Когда начиная с 960-х годов при династии Сун единство государства было восстановлено, по дани, выплачиваемой провинцией, становится возможно отследить развитые за это время океанские контакты: камфора, ладан, сандаловое дерево, асафетида, мирра, «пряности и лекарства». Столетие спустя порт в Цюаньчжоу «был забит иностранными судами, и привезенные ими товары нагромождались горами»[908]. Описание жизни чиновников, откуда взята эта цитата, ясно дает понять, что отчасти преимущества района заключались в том, что это был крупный центр контрабанды. Контрабандисты договаривались с коррумпированными чиновниками, и те скрывали истинную стоимость товаров. Усилия правительства заставить купцов полностью регистрировать свои товары в порту Хуаньчжоу никогда не достигали успеха, хотя такие попытки неоднократно предпринимались в конце XI и начале XII столетий.

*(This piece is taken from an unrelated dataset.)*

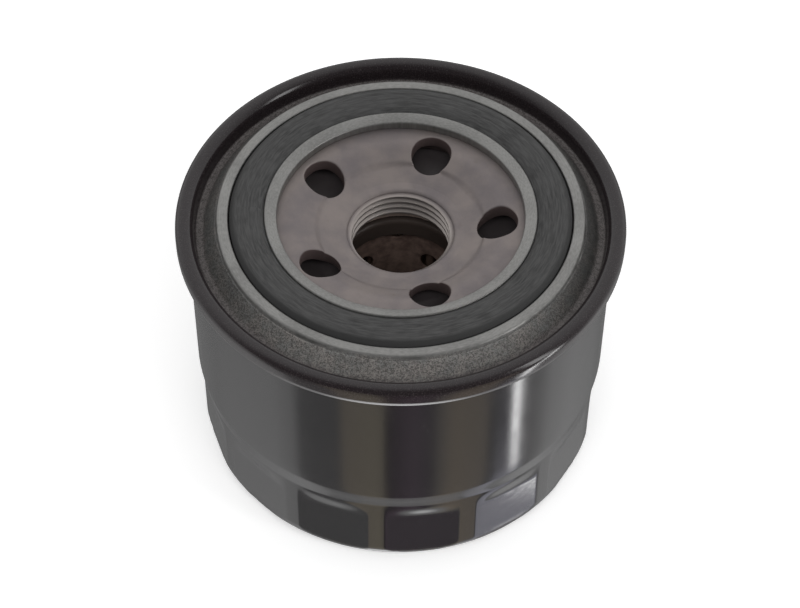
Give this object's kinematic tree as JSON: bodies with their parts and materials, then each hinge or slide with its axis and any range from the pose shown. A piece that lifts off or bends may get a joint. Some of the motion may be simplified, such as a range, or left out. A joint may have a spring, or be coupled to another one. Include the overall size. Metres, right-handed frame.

Купцы из Фучжоу начинают фигурировать в торговых документах различных государств с 990-х годов; за последующее столетие их деятельность охватывает Яву, Чампу, Вьетнам, Хайнань, Борнео и Корею. Берег приобрел репутацию места, обладающего природными и, возможно, загадочными преимуществами, что с лихвой искупало его недоступность со стороны суши. Течения способствовали плаваниям и перевозке товаров на север. В XII веке были предприняты грандиозные работы по усовершенствованию инфраструктуры торговли, построены многочисленные плотины, молы, мосты, которые, как говорится в надписи, «приводят в ужас рыбу и драконов» и делают море «подобным дворцу»[909]. Рассчитывая на привозное продовольствие (не менее пятидесяти процентов в конце XII века) Ханчжоу стал или, возможно, казался самым главным портом Китая[910]. Хотя «ветер и волны создавали опасности, которые уменьшали прибыли, получаемые в других местах», местный купец Зоу Вей, согласно храмовой надписи 1138 года, смог преодолеть эти ужасы благодаря заклинаниям храмового духа в своем родном порту.